Either way, someone is screwing up.
The good news is we have a reference point from which to infer the nature of this mystery. Analysts noted that the ability to detect and study future sightings will depend largely on the level of investment in continued research that would “allow for a more sophisticated analysis of UAP that is likely to deepen our understanding.”
This public call for an emphasis in funding research into the UAP will ultimately reveal what our government knows–or doesn’t know–about these objects. If these researchers are given a full greenlight to investigate, it’s likely that these truly are unknown vessels being operated by unknown entities. However, if this report signals the end of the inquiry into UAP and researchers are never given the resources they desire, there is a very good possibility that it’s because our government does not want them to learn the truth.

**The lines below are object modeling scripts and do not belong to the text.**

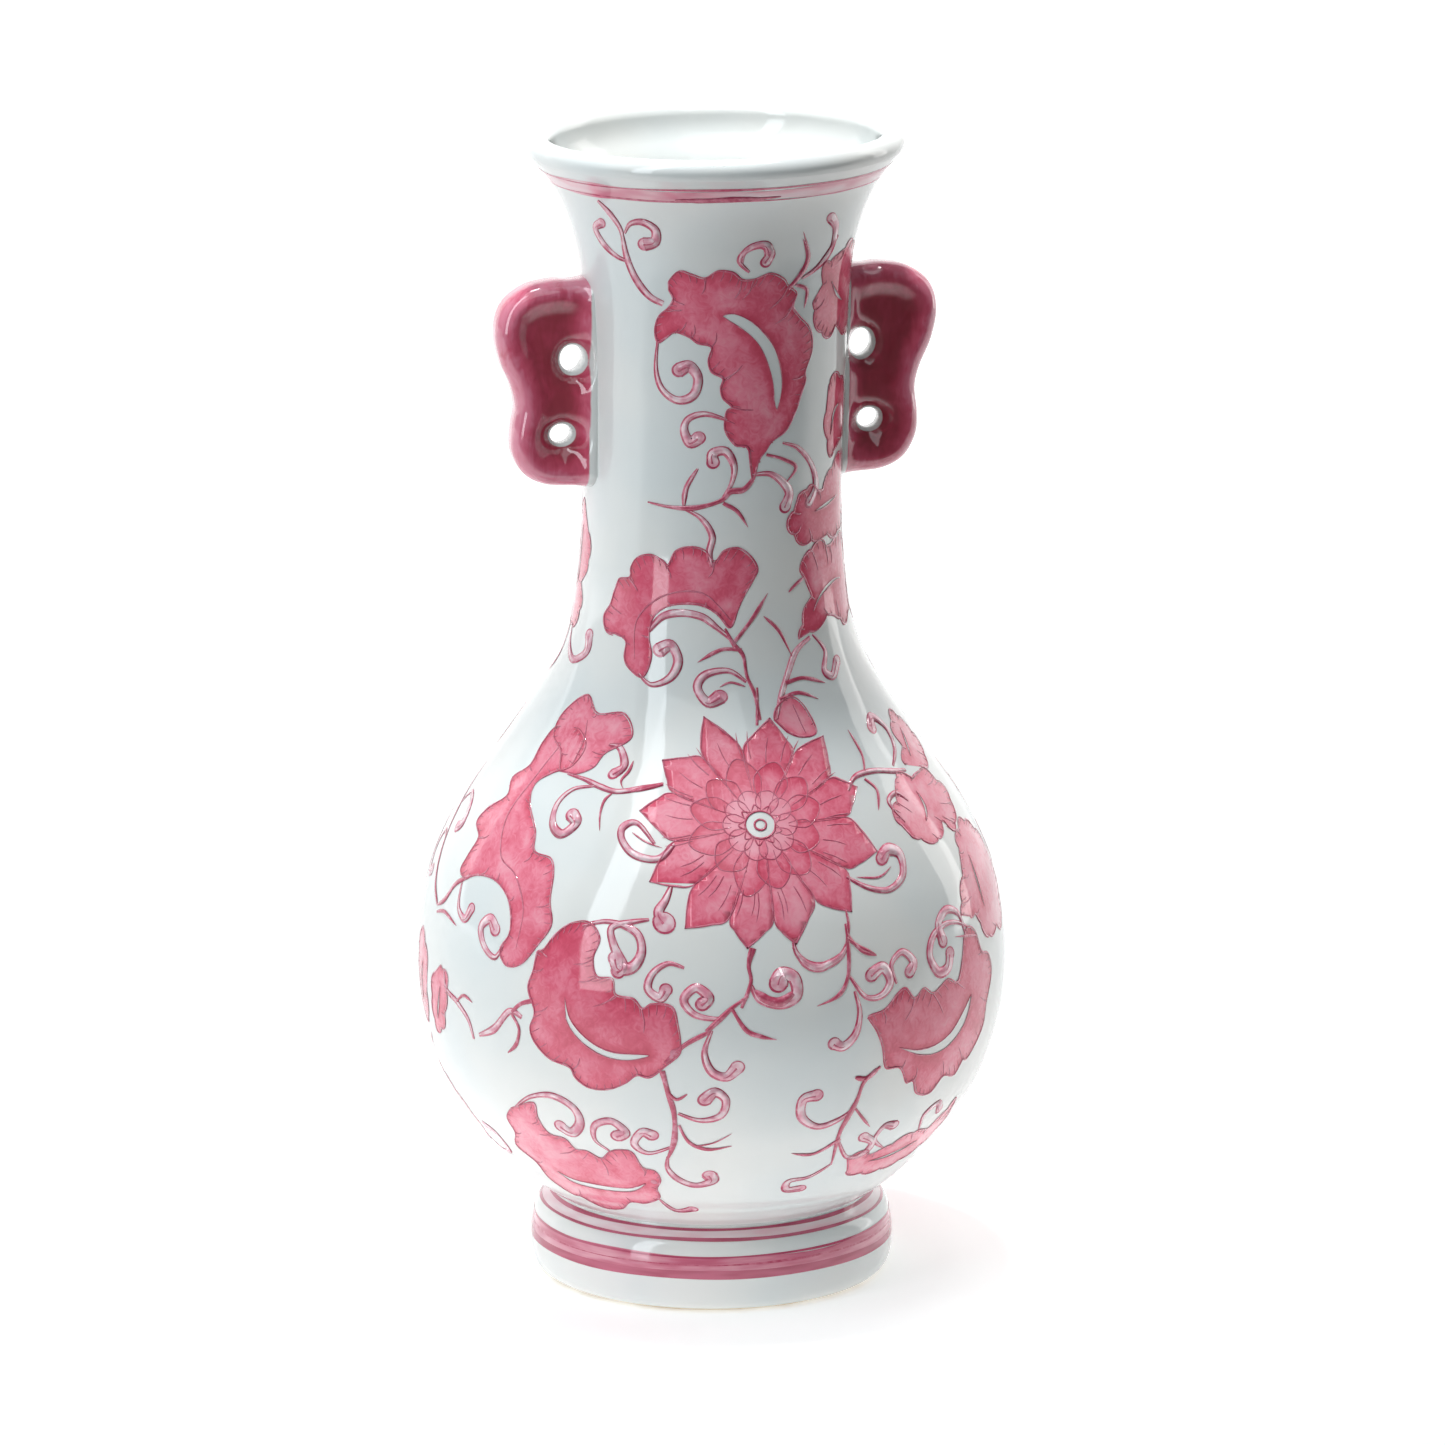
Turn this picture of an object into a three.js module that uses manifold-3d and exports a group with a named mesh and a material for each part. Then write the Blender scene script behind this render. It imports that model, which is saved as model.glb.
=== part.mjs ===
// A two-handled porcelain vase: a hollow foot ring, a round belly thrown in two halves, a slender
// neck, a flared mouth with a rolled lip, and an ear-shaped handle on each side of the neck.
// Every section is a separate piece that is luted to the next one with slip.
// Millimetres, +Z up. The vase stands on Z = 0 with its axis on Z, and its handles lie along X.

import * as THREE from 'three';
import { mergeVertices } from 'three/addons/utils/BufferGeometryUtils.js';
import Module from 'manifold-3d';

// ---------------------------------------------------------------- driving dimensions

const WALL = 4.6;             // thickness of the thrown wall, square to its surface
const JOINT_GAP = 0.3;        // the slip joint between one section and the next
const SEGMENTS = 48;          // facets round the axis

// Heights at which one thrown section ends and the next begins.
const FOOT_TOP = 22;
const BELLY_SEAM = 84;
const NECK_START = 169;
const MOUTH_START = 272;

// Outside of the wall from the foot to the lip, as radius and height.
const BODY_OUTLINE = [
  [41.7, FOOT_TOP], [51.2, 29.2], [61.6, 40.6], [70.0, 54], [75.0, 69.5], [76.5, BELLY_SEAM],
  [75.2, 98], [71.5, 112], [64.1, 126.4], [54.1, 141], [44.0, 156], [37.5, NECK_START],
  [34.5, 184], [33.2, 205], [33.5, 235], [34.5, 262], [36.8, 275.4], [41.2, 286.4], [48.0, 295.3],
];

// The rolled lip is an ellipse in section.
const LIP = { radius: 45.1, height: 296.9, halfWidth: 3.3, halfHeight: 3.1 };

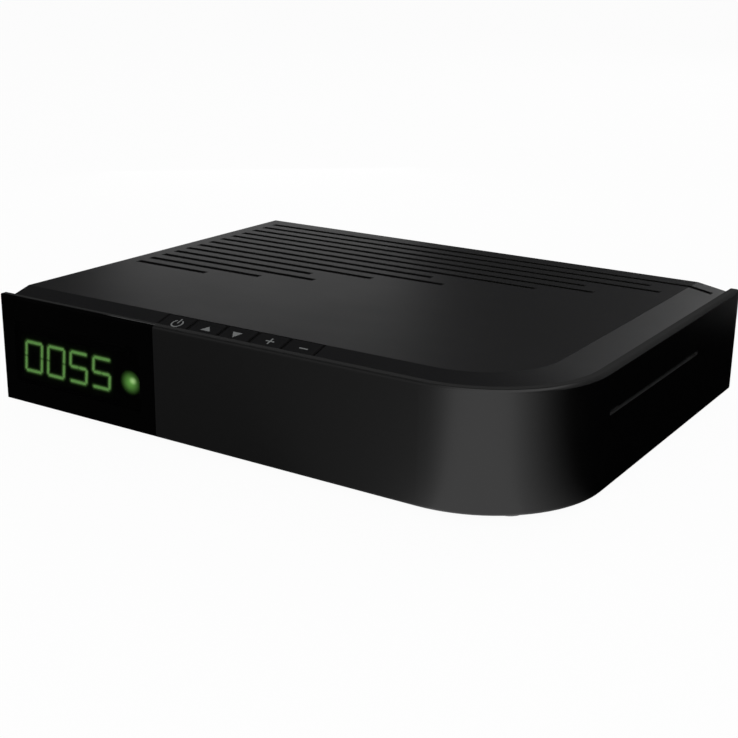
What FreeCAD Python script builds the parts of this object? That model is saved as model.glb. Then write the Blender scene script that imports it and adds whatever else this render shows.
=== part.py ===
"""Compact satellite television receiver with a wrap-round fascia and five top keys.

Millimetres. +X is right seen from the front, the front faces -Y and +Z is up.
The origin is the bottom centre of the whole part, on the surface it stands on.
Sizes are held in the sheet. PLACES names the planes and centres worked out from them.
"""
import FreeCAD, Part
import math
import os
import re

import Sketcher

Vector = FreeCAD.Vector
DOC = FreeCAD.newDocument("receiver")

SIZES = {
    # enclosure: the fascia sets the outline and the cover sits inside it
    "width": 200.0,
    "cover_depth": 147.5,
    "side_depth": 152.0,
    "fascia_height": 36.4,
    "fascia_wall": 3.0,
    "corner_radius": 38.5,
    "edge_round": 1.1,
    "fascia_gap": 0.2,
    "rim_drop": 0.2,
    "top_rise": 1.8,
    "crease_front": 9.6,
    "crease_side": 13.3,
    "crease_radius": 26.0,
    "crease_round": 1.2,
    "left_inset": 3.8,
    "wall": 2.0,
    "roof": 2.0,
    "split_height": 5.5,
    "lip_offset": 0.9,
    "lip_height": 2.0,
    "lip_gap": 0.2,
    "floor_lift": 0.8,
    "floor_sheet": 2.0,
    "tab_width": 6.0,
    "tab_height": 2.0,
    "tab_reach": 2.0,
    "tab_nose": 0.8,
    "tab_gap": 0.3,
    "tab_rise": 3.0,
    "post_diameter": 7.0,
    "post_gap": 0.3,
    "post_clear": 5.6,
    "case_screw": 12.0,
    "lug": 9.0,
    "beyond": 1.0,
    # feet
    "foot_height": 3.0,
    "foot_diameter": 13.0,
    "foot_bevel": 0.8,
    "foot_inset": 17.0,
    # top slots: ends measured in from the right face, rows from the rear edge
    "vent_width": 1.6,
    "vent_bevel": 0.5,
    "vent_inset": 5.5,
    "vent_back": 8.0,
    "vent_pitch": 6.8,
    "side_vent_width": 2.0,
    "side_vent_pitch": 5.0,
    "side_vent_height": 14.0,
    # window and what stands behind it
    "window_width": 67.0,
    "window_sheet": 1.5,
    "window_gap": 0.1,
    "module_share": 0.124,
    "lamp_share": 0.188,
    "module_margin": 1.4,
    "module_margin_up": 2.45,
    "module_depth": 7.0,
    "module_gap": 0.3,
    "display_lift": 0.55,
    "digit_pitch": 10.13,
    "digit_width": 8.3,
    "digit_height": 11.1,
    "digit_slant": 5.5,
    "segment_width": 1.1,
    "segment_rise": 0.2,
    "segment_split": 0.12,
    "lamp_drop": 1.25,
    "lamp_well": 9.4,
    "lamp_gap": 0.1,
    "lamp_sheet": 0.8,
    "led_diameter": 3.0,
    "sensor_size": 6.0,
    "sensor_gap": 0.8,
    "sensor_rim": 0.5,
    "front_board_gap": 0.3,
    "guide_gap": 0.5,
    # keys
    "keys_lap": 0.9,
    "key_pitch": 11.77,
    "key_gap": 0.4,
    "key_cap": 1.8,
    "key_skirt": 0.9,
    "key_foot": 0.4,
    "key_stem": 3.2,
    "key_travel": 0.5,
    "key_board_depth": 19.0,
    "key_screw_inset": 4.5,
    "key_screw_side": 6.0,
    "switch_size": 6.0,
    "switch_height": 3.4,
    "plunger_diameter": 3.2,
    "plunger_rise": 0.9,
    "plunger_depth": 0.5,
    "plunger_gap": 0.4,
    # card slot in the right side
    "card_middle": 77.0,
    "card_groove": 72.0,
    "card_up": 23.4,
    "card_width": 54.6,
    "card_height": 1.1,
    "groove_lip": 0.2,
    "groove_depth": 0.9,
    "reader_wall": 2.7,
    "reader_height": 5.0,
    "reader_length": 52.0,
    "reader_gap": 0.4,
    "card_margin": 4.0,
    # boards and what stands on them
    "board_sheet": 1.6,
    "board_clear": 1.8,
    "standoff": 4.6,
    "standoff_diameter": 6.0,
    "board_gap": 1.5,
    "board_corner": 25.0,
    "screw_hole": 2.4,
    "screw_core": 2.0,
    "screw_clear": 3.4,
    "head_diameter": 5.6,
    "head_height": 1.6,
    "processor_side": 27.0,
    "processor_height": 2.4,
    "sink_behind": 53.0,
    "sink_side": 34.0,
    "sink_base": 3.0,
    "sink_height": 12.6,
    "fin_width": 1.2,
    "chip_side": 12.0,
    "chip_height": 1.2,
    "inductor_side": 10.0,
    "inductor_height": 4.5,
    "tall_can": 10.0,
    "tall_can_height": 16.0,
    "short_can": 8.0,
    "short_can_height": 12.0,
    "header_share": 3.6,
    "header_width": 12.0,
    "header_depth": 4.0,
    "cable_sheet": 0.8,
    # rear panel and sockets
    "panel_inset": 1.5,
    "panel_sheet": 1.0,
    "panel_gap": 0.2,
    "cut_gap": 0.3,
    "rib_height": 1.6,
    "rear_vent_pitch": 4.2,
    "lnb_pitch": 20.0,
    "lnb_up": 6.6,
    "lnb_diameter": 9.5,
    "lnb_neck": 9.0,
    "lnb_bore": 2.2,
    "lnb_reach": 12.0,
    "lnb_collar": 11.5,
    "nut_width": 11.1,
    "nut_height": 2.2,
    "tuner_width": 44.0,
    "tuner_length": 48.0,
    "tuner_height": 12.6,
    "tuner_stand": 2.0,
    "lid_sheet": 0.5,
    "scart_width": 47.0,
    "scart_height": 13.6,
    "scart_depth": 14.0,
    "scart_wall": 0.8,
    "hdmi_width": 15.0,
    "hdmi_height": 6.0,
    "hdmi_depth": 11.0,
    "spdif_up": 8.0,
    "spdif_body": 11.0,
    "spdif_collar": 9.6,
    "spdif_diameter": 8.3,
    "spdif_bore": 3.3,
    "spdif_reach": 9.0,
    "usb_width": 13.2,
    "usb_height": 5.8,
    "usb_depth": 14.0,
    "shell_sheet": 0.4,
    "socket_reach": 0.8,
    "dc_width": 9.0,
    "dc_height": 11.0,
    "dc_depth": 13.0,
    "dc_bore": 6.3,
    "dc_pin": 2.1,
}

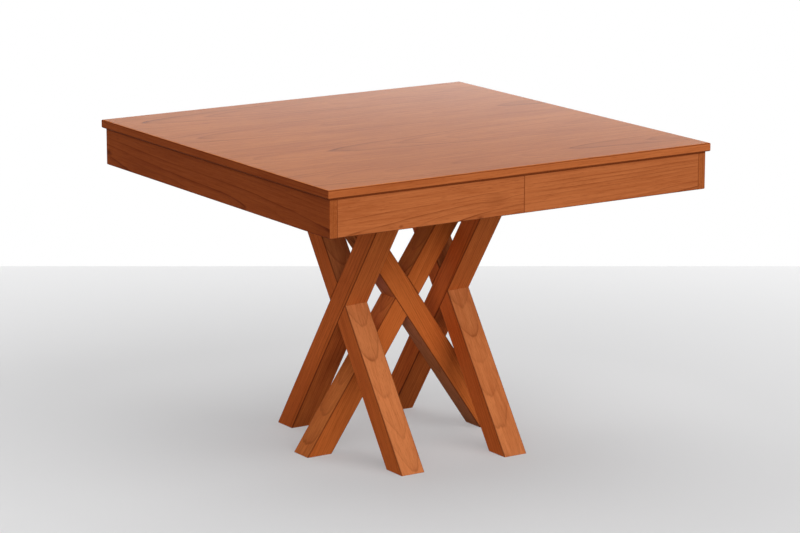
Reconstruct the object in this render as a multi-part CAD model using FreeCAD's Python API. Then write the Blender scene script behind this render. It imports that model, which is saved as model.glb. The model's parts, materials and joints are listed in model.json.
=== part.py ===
import FreeCAD, Part
import math
import os

os.makedirs("parts", exist_ok=True)
V = FreeCAD.Vector

# Sawbuck extension table: a square wooden top, split across the middle, on three half-lapped
# X-frames.  X is the way the top opens, Y runs along the split, Z is up, and the origin is on the
# floor under the middle of the table.  All lengths are in millimetres and all angles in degrees.
# A place given as a "drop" is measured down from the underside of the top.

# ---- The top ------------------------------------------------------------------------------------
table_height = 771.0
top_length = 1067.0
top_width = 1067.0
top_thickness = 20.5
top_edge_radius = 3.0
top_seam_gap = 0.1
half_travel = 305.0

# ---- The apron ----------------------------------------------------------------------------------
apron_setback = 8.5
apron_height = 91.5
apron_thickness = 20.5
apron_seam_gap = 0.8
apron_edge_chamfer = 1.0

# ---- The X-frames -------------------------------------------------------------------------------
foot_reach = 253.0
lap_height = 366.0
leg_width = 57.0
leg_thickness = 65.0
leg_edge_chamfer = 1.5
frame_gap = 14.2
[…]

In this case, the latter scenario is highly preferable. If there is technology so advanced that it cannot be explained by the naked eye, I would much prefer it to be in our hands as opposed to the Russians, Chinese or any other foreign government. Otherwise, we are being monitored by someone with technology far superior to our own, which puts us in a precarious position to say the least.
Bottom line: Keep an eye on the path taken by our government in relation to this investigation. Their actions going forward will tell us a great deal about the origins of these flying objects, or at least what we know about them.
And in the unlikely event that these UFOs are neither foreign or domestic–that they truly are the work of extraterrestrials–pray that they don’t request to see our leader until 2024.